Çankaya’da 30 gün arama yetkisi
Ankara 3. Sulh Ceza Hakimliği, başkentin en kalabalık ve işlek ilçesi Çankaya’da polise 30 günlük genel arama yetkisi verdi. 25 Ağustos tarihinde başlayan genel arama kararının süresi, 25 Eylül’de sona erecek. Polis, yaklaşık 1.5 milyon kişinin yaşadığı ilçede aralıksız üst, araç, umuma açık işyerleri ve özel evrak araması yapabilecek, makul şüphe üzerine kimlik kontrolü yapıp, gözaltı işlemi uygulayabilecek.

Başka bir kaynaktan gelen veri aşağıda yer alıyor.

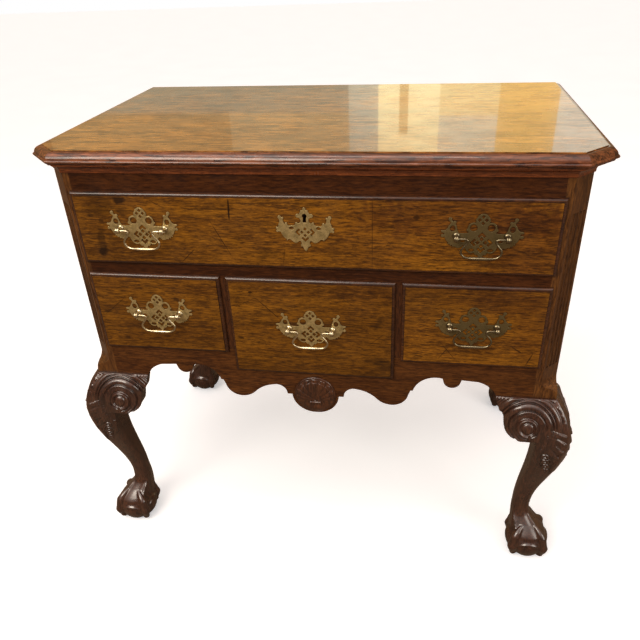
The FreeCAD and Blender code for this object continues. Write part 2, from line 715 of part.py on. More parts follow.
def runners_and_guides():
    """Inside pieces that carry and steer the drawers, by node name."""
    reach = OPENING_SIDE - RUNNER_REACH
    side_strip = (reach, OPENING_SIDE, FRAME_BACK, BACK_INNER)
    long_runner = box(*side_strip, LONG_BOTTOM - RUNNER_THICKNESS, LONG_BOTTOM)
    outer_runner = box(*side_strip, SHORT_BOTTOM - RUNNER_THICKNESS, SHORT_BOTTOM)
    inner_runner = box(DIVIDER_OUTER, DIVIDER_OUTER + RUNNER_REACH, FRAME_BACK, BACK_INNER,
                       SHORT_BOTTOM - RUNNER_THICKNESS, SHORT_BOTTOM)
    deep_runner = box(DIVIDER_INNER - RUNNER_REACH, DIVIDER_INNER, FRAME_BACK, BACK_INNER,
                      DEEP_BOTTOM - RUNNER_THICKNESS, DEEP_BOTTOM)
    guides = []
    for level in (LONG_BOTTOM, SHORT_BOTTOM):
        guides.append(box(OPENING_SIDE, PANEL_INNER, FRONT_POST_BACK, REAR_POST_FRONT,
                          level - RUNNER_THICKNESS, level + GUIDE_HEIGHT))
    partition_low = DEEP_BOTTOM - RUNNER_THICKNESS
    partition = box(DIVIDER_INNER, DIVIDER_OUTER, FRAME_BACK, BACK_INNER, partition_low,
                    partition_low + PARTITION_HEIGHT)
    kicker_inner = OPENING_SIDE - KICKER_REACH
    kicker = box(kicker_inner, PANEL_INNER, FRONT_POST_BACK, REAR_POST_FRONT, LONG_TOP, CASE_TOP)
    return {
        "upper_drawer_runners": both_sides(long_runner),
        "lower_drawer_runners": all_both_sides((outer_runner, inner_runner, deep_runner)),
        "drawer_guides": all_both_sides(guides),
        "partition_guides": both_sides(partition),
        "top_kickers": both_sides(kicker),
    }


# ------------------------------------------------------------------ drawers

def lipped_section(low, high, place):
    """Section of a drawer front across one direction: field, step, thumbnail, lip and body."""
    lip_back = FRONT - SEAT_GAP
    lip_face = lip_back - LIP_EDGE
    shelf = FIELD_FACE + LIP_STEP
    rise = lip_face - shelf

    def half(edge, sign):
        return [
            (edge, FIELD_FACE),
            (edge, shelf),
            (edge + sign * 0.71 * LIP, shelf + 0.29 * rise, edge + sign * LIP, lip_face),
            (edge + sign * LIP, lip_back),
            (edge, lip_back),
            (edge, FRONT_BOARD_BACK),
        ]

    right = half(high, 1)
    left = half(low, -1)
    back_up = [
        left[4],
        left[3],
        left[2][2:],
        left[2][:2] + left[1],
        left[0],
    ]
    return closed_face(left[0], right + [left[5]] + back_up, place)


def drawer_front_blank(x0, x1, z0, z1):
    """Drawer front with a mitred thumbnail lip all round."""
    span = REACH
    upward = Vector(0, 0, z1 - z0 + 2 * span)
    rightward = Vector(x1 - x0 + 2 * span, 0, 0)
    across = lipped_section(x0, x1, lambda x, y: Vector(x, y, z0 - span)).extrude(upward)
    upright = lipped_section(z0, z1, lambda z, y: Vector(x0 - span, y, z)).extrude(rightward)
    return across.common(upright)


def dovetails(z0, z1, x0, x1, root, end):
    """Tails across a corner joint, narrow at the root and wide at the end."""
    count = max(2, int((z1 - z0) / TAIL_PITCH))
    pitch = (z1 - z0) / count
    half = pitch * 0.30
    tails = []
    for index in range(count):
        middle = z0 + pitch * (index + 0.5)
        wide = half + TAIL_FLARE
        corners = ((root, middle + half), (end, middle + wide), (end, middle - wide), (root, middle - half))
        tail = closed_face(corners[-1], corners, in_yz(x0)).extrude(Vector(x1 - x0, 0, 0))
        tails.append(tail)
    return tails


def drawer_boards(x0, x1, z0, z1):
    """Front, sides, back and bottom of one drawer, from its body's corners."""
    front = drawer_front_blank(x0, x1, z0, z1)
    side_top = z1 - SIDE_DROP
    panel_low = z0 + BOTTOM_RISE
    panel_high = panel_low + BOTTOM_THICKNESS
    back_face = DRAWER_SIDE_END - DRAWER_BACK_THICKNESS
    tail_tip = FRONT_BOARD_BACK - TAIL_LENGTH
    groove_end = SIDE_THICKNESS - GROOVE_DEPTH
    bottom = box(x0 + groove_end, x1 - groove_end, FRONT_BOARD_BACK - GROOVE_DEPTH, DRAWER_SIDE_END,
                 panel_low, panel_high)
    back = box(x0, x1, back_face, DRAWER_SIDE_END, panel_high, side_top)
    sides = []
    for left, right in ((x0, x0 + SIDE_THICKNESS), (x1 - SIDE_THICKNESS, x1)):
        board = box(left, right, FRONT_BOARD_BACK, back_face, z0, side_top)
        heel = box(left, right, back_face, DRAWER_SIDE_END, z0, panel_high)
        front_tails = dovetails(panel_high, side_top, left, right, FRONT_BOARD_BACK, tail_tip)
        back_tails = dovetails(panel_high, side_top, left, right, back_face, DRAWER_SIDE_END)
        sides.append(board.multiFuse([heel] + front_tails + back_tails).removeSplitter().cut(bottom))
        front = front.cut(Part.makeCompound(front_tails))
        back = back.cut(Part.makeCompound(back_tails))
    return front.cut(bottom), Part.makeCompound(sides), back, bottom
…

Herkes takip edilip fişlenecek
Başbakanlık Müsteşarı, valiliklere “hizmete özel” notu düşülen ve ilde yaşanan olayları raporlaştırmak için üç adet boş form gönderdi. Raporlar, yurttaşların fişlenmesinin önünü açıyor. “Terörle mücadele amacıyla bakanlıklar ve ilgili kurumca öngörülen eylem, tedbir ve uygulamalara ilişkin bilgiler” başlıklı formun “beklenen olaylar” ara başlığının altında, “terör olayları, yürüyüş, gösteri, basın açıklaması” yazıldı. Yani, il ve ilçeler meydana gelen bu tür olayları tek tek bu formlara yazacak. Bir başka form, “Terör örgütlerinin kırsal ve şehir yapılanmalarındaki aktif önemli üyeleri” başlığını taşıdı. En dikkat çeken 3. form ise herkesin takip edilip fişlenmesine neden olacak yapıda. Formun “Terör örgütlerinin illegal yapıları ve teröre müzahir legal görünümlü yapılara ilişkin bilgiler” başlığının altında, bu konu parentez içinde açılarak “Dernekler, STK’ler, platformlar, sözde mahkemeler ve halk meclisleri, yerel basın, internet/haber siteleri, sosyal medya hesapları vb” deniliyor. Formun devamında bunlara ilişkin yapılan işlemler ile tedbirlerin anlatılması isteniyor.